Hi, I have a tiny database that contains dependencies between a SQL DB objects. I have three types of nodes: all nodes have the 'objects'
label, then they are split into 'procedures'
and 'tables'
labels. We are only interested in the 'objects'
label. Type of relationships also do not matter, only their direction.
All the nodes have a 'schema' property which we need for this query.
What I want Cypher to return are all the nodes from a certain schema and all their optional ancestors, regardless of the number of hops. It must include isolated nodes from the selected schema, as well.
In other words, starting from each node with the specified value for the 'schema' property, it must recursively traverse upwards against the relationships' direction, until it reaches nodes without inbound relationships (roots).
Seems to be quite a basic pattern, but for some reason I can't find similar posts with a good solution.
Per my example, I have 70 nodes in the selected schema, and the result set should contain 155 nodes.
I tried so far every pattern that seemed reasonable, the only one that returns at least somewhat close results to the correct ones was something like this:
MATCH p=(o:objects{schema:'val'})<-[*0..6]-(a:objects)
WITH *, RELATIONSHIPS(p) AS rels
RETURN o, rels, a;
This gives a graph with 150 nodes, instead of the expected 155. If I increase the depth, the number of nodes returned actually starts to decrease (how can it decrease at larger depths I do not understand).

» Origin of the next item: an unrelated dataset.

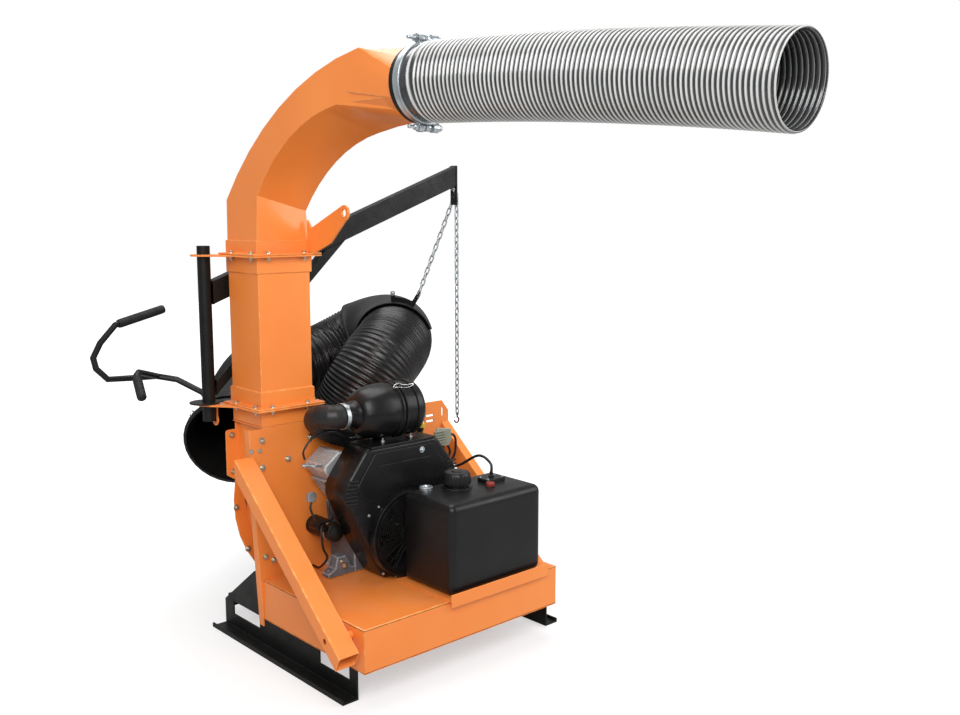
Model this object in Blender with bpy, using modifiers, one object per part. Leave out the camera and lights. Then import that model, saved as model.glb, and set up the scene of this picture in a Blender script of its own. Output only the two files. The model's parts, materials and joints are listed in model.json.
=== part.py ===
"""Leaf vacuum: a skid-mounted loader with a petrol engine, a steel blower, a square duct and two hoses.

Metres, +Z up. The design frame has its origin on the ground below the deck's front left corner:
+X runs to the right along the deck's front edge, +Y to the back. The last step moves the whole
object so that its origin is the centre of its bounding box's underside.
"""
import math
import bpy
import bmesh
from mathutils import Matrix, Quaternion, Vector

# Clearances
GAP = 0.0003                 # between pieces that touch
RUNNING = 0.0010             # round a turning shaft or pole

# Deck and skid
DECK_WIDTH = 0.843
DECK_DEPTH = 0.580
DECK_TOP = 0.260
DECK_SKIRT = 0.141
DECK_SHEET = 0.005
RAIL_START = 0.078
RAIL_END = 0.904
RAIL_PLATE = 0.006
RAIL_INSET = 0.026           # left web's outer face from the deck's left side
RAIL_OUTSET = 0.037          # right web's outer face past the deck's right side
RAIL_FLANGE = 0.054
RAIL_LIP = 0.016
RAIL_TAIL = 0.096            # web height at its back end
WINDOW_LOW = 0.053
WINDOW_HIGH = 0.101
CROSS_TUBE = 0.040
CROSS_WALL = 0.003

# Blower housing
HOUSING_DEPTH = 0.195
HOUSING_TOP = 0.785
HOUSING_SHEET = 0.005
HOUSING_LEFT = -0.020
HOUSING_LEAN = 0.017         # the front plate's left edge leans out this far at its top and in at its foot
HOUSING_FOLD = 0.026         # the fold behind that edge
BAND_MARGIN = 0.049          # the back plate's rim outside the band, on the left
SHOULDER_DROP = 0.030        # the rim's top below the housing's
AXIS_X = 0.395
AXIS_Z = 0.412
SCROLL_START_RADIUS = 0.235
SCROLL_GROWTH = 0.180
SCROLL_POWER = 2.8
IMPELLER_RADIUS = 0.210
SHAFT_RADIUS = 0.018
INLET_RADIUS = 0.152
INLET_LENGTH = 0.045
SLOT_LONG = 0.036
SLOT_WIDE = 0.008

# Discharge duct
DUCT_LEFT = 0.015
DUCT_WIDTH = 0.201
DUCT_SHEET = 0.005
COLLAR_STEP = 0.005
FLANGE_PLATE = 0.006
FLANGE_RIM = 0.030
FLANGE_BACK_RIM = 0.012
LOWER_FLANGE = 0.851         # the joint between the two lower flange plates
LOWER_COLLAR = 0.052
UPPER_FLANGE = 1.365
UPPER_COLLAR = 0.053
ELBOW_COLLAR = 0.042
BEND_OUTER_RADIUS = 1.182
BEND_LEFT_RADIUS = 0.660     # the inner sheet is lower on its right side
BEND_RIGHT_RADIUS = 0.653
SPIGOT_RADIUS = 0.1015
SPIGOT_WALL = 0.0035
SPIGOT_Y = -0.150            # where the square part has become round
SPIGOT_Z = 1.851
SPIGOT_LENGTH = 0.040

# Discharge hose
HOSE_RADIUS = 0.1085
HOSE_GROOVE = 0.1030
HOSE_BORE = 0.0960
HOSE_RIBS = 34
HOSE_REACH = 1.0565
HOSE_DRIFT = 0.121
HOSE_DROP = 0.080
CLAMP_WIDTH = 0.024

# Mast and boom
MAST_RADIUS = 0.0222
MAST_X = -0.0555
MAST_BEHIND_DUCT = 0.0395
REST_RADIUS = 0.052              # the round plate at the mast's foot
REST_OFFSET = 0.0125
REST_THICK = 0.005
MAST_LOW = 0.789
MAST_HIGH = 1.394
BOOM_DEPTH = 0.076
BOOM_WIDTH = 0.038
BOOM_WALL = 0.003
BOOM_ROOT_Z = 1.226
BOOM_REACH = 1.128
BOOM_RISE = 0.4275
STRUT_SIZE = 0.038
STRUT_ROOT_Z = 0.905
STRUT_REACH = 0.528
END_PLATE_LOW = 1.538
END_PLATE_HIGH = 1.698
END_PLATE_THICK = 0.010
END_SLOT_Z = 1.587
CHAIN_RADIUS = 0.006
HANGING_CHAIN_END = 0.664

# Intake hose and nozzle
INTAKE_FIT = 0.0015          # from the blower's collar to the hose's bore
INTAKE_WALL = 0.0030
INTAKE_RIB = 0.0055
INTAKE_RIBS = 52
NOZZLE_LENGTH = 0.300
NOZZLE_STEP = 0.0020         # from the hose's bore to the nozzle's outside
NOZZLE_ROLL = 0.0215         # the rolled lip's height on the nozzle
NOZZLE_WALL = 0.004
HANDLE_TUBE = 0.0115
GRIP_RADIUS = 0.0165
SLEEVE_FIT = 0.0065
SLEEVE_THICK = 0.004

# Engine
SHROUD_FRONT = 0.300
SHROUD_BACK = 0.420
SHROUD_TOP = 0.728
SHROUD_WALL = 0.004
FAN_RING_RADIUS = 0.150
FAN_RADIUS = 0.105
BANK_TILT = math.radians(37.0)
BANK_START = 0.150
BANK_LENGTH = 0.120
BANK_HALF = 0.055
CRANKCASE_FRONT = 0.4303
COVER_LENGTH = 0.060
STARTER_RADIUS = 0.034
CLEANER_Y = 0.385
CLEANER_Z = 0.832
CLEANER_RADIUS = 0.094
CLEANER_RIGHT = 0.455
CLEANER_LENGTH = 0.250
ELBOW_TUBE_RADIUS = 0.0415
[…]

While something like this:
MATCH p=(o:objects{schema:'val'})<-[*0..]-(a:objects)
WITH *, RELATIONSHIPS(p) AS rels
RETURN o, rels, a;
returns only 19 nodes. The only thing that I changed is relationship depth from [*0..6] to [*0..]. Seems that what it returns is just one path related to the first node from the subset, as per the input file (and id/index order, I guess). So how do I make it iterate over all 70ish paths and combine them into one ? Seems I need to use FOREACH or UNWIND somehow, but the docs are too basic and brief and do not cover any real life scenarios.
This variant returns the same result as above, with only one path.

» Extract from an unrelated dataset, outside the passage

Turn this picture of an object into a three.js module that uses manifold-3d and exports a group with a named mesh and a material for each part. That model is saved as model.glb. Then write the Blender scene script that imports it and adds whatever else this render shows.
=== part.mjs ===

MATCH (o:objects{schema:$param})
WITH COLLECT(o) as obj
MATCH p=(a:objects)-[*0..]->(c:objects)
WHERE c in obj
RETURN p
And another unsuccessful try that again returns just the first path as per first node of the input subset:
MATCH p=(o:objects{schema:$param})
WITH COLLECT(o) as obj
UNWIND obj as object
MATCH r=(object)<-[*]-()
RETURN r;
What I get is this:
What I need to get is this (obtained by starting with schema nodes and manually expanding relationships in Bloom), nodes colors are the various schemas, the pink one is my active schema in this case:
I use Neo4j Desktop 1.4.1 with a 4.2.3 database on a 64GB ThinkPad with performance configs as per memrec (about 25gb for heap and 28gb for pagecache). I run all of the above from Bloom search phrases as the Browser is not even able to return a result for most of these scripts, it just runs and runs forever (which seems ridiculous for a 239 nodes and 469 relationships database).

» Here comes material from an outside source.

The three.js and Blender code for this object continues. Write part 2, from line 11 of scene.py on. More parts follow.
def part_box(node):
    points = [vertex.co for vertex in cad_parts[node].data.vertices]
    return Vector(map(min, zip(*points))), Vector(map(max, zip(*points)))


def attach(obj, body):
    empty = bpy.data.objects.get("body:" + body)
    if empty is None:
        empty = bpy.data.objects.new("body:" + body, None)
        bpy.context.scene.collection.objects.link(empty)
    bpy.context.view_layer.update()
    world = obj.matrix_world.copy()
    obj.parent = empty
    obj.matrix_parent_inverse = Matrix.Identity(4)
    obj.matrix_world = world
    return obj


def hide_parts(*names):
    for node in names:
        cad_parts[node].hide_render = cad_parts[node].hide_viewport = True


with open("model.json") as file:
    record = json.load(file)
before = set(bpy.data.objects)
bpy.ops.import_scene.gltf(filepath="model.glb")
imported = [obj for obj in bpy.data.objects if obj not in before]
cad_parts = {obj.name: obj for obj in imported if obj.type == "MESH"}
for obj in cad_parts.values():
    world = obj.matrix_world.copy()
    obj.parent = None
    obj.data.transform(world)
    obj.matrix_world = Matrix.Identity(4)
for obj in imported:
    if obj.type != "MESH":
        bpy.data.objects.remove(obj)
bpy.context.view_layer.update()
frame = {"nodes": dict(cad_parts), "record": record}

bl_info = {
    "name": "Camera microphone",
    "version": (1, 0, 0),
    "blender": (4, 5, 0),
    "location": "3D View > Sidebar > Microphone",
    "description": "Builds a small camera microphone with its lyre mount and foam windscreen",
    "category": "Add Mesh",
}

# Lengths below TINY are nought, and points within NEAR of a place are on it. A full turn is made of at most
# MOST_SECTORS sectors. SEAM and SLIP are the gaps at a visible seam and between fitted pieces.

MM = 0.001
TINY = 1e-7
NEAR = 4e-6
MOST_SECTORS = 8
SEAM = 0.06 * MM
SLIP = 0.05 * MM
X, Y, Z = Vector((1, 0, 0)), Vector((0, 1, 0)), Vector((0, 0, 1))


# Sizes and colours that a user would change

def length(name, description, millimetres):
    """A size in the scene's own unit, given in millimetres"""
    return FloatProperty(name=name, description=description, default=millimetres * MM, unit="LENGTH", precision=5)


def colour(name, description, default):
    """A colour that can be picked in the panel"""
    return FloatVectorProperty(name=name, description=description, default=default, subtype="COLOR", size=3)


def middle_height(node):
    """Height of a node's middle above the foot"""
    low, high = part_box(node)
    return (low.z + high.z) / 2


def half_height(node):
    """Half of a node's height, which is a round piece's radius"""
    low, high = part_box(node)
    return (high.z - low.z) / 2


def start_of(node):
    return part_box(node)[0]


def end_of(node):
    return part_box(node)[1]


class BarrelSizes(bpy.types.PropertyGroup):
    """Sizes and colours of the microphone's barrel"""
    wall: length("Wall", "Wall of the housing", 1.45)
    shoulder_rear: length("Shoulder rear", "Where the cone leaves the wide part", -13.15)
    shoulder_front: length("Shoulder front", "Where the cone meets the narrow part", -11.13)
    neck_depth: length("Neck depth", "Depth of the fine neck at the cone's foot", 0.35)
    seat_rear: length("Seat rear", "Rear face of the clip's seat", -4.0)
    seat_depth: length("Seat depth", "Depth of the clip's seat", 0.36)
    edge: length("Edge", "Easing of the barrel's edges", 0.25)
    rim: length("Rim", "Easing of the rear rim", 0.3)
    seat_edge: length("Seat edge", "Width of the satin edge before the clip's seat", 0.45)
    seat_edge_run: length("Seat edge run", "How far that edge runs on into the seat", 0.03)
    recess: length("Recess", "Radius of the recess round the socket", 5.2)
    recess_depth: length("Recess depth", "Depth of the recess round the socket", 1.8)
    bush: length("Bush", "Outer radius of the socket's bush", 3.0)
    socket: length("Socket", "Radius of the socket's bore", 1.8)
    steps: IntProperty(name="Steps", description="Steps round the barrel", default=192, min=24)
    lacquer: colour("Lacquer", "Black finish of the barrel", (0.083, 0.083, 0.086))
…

Btw, I had no issues implementing a similar pattern, when there is just one starting (anchor) node:
MATCH r=(p:objects {name: $param1, schema: $param2})-->(c)
WITH c
MATCH v=(c)<-[*]-()
RETURN v;
Here I go one hop down to grab the children of my input node, then recursively up to grab all the ancestors. Of course, here I have at most one connected graph.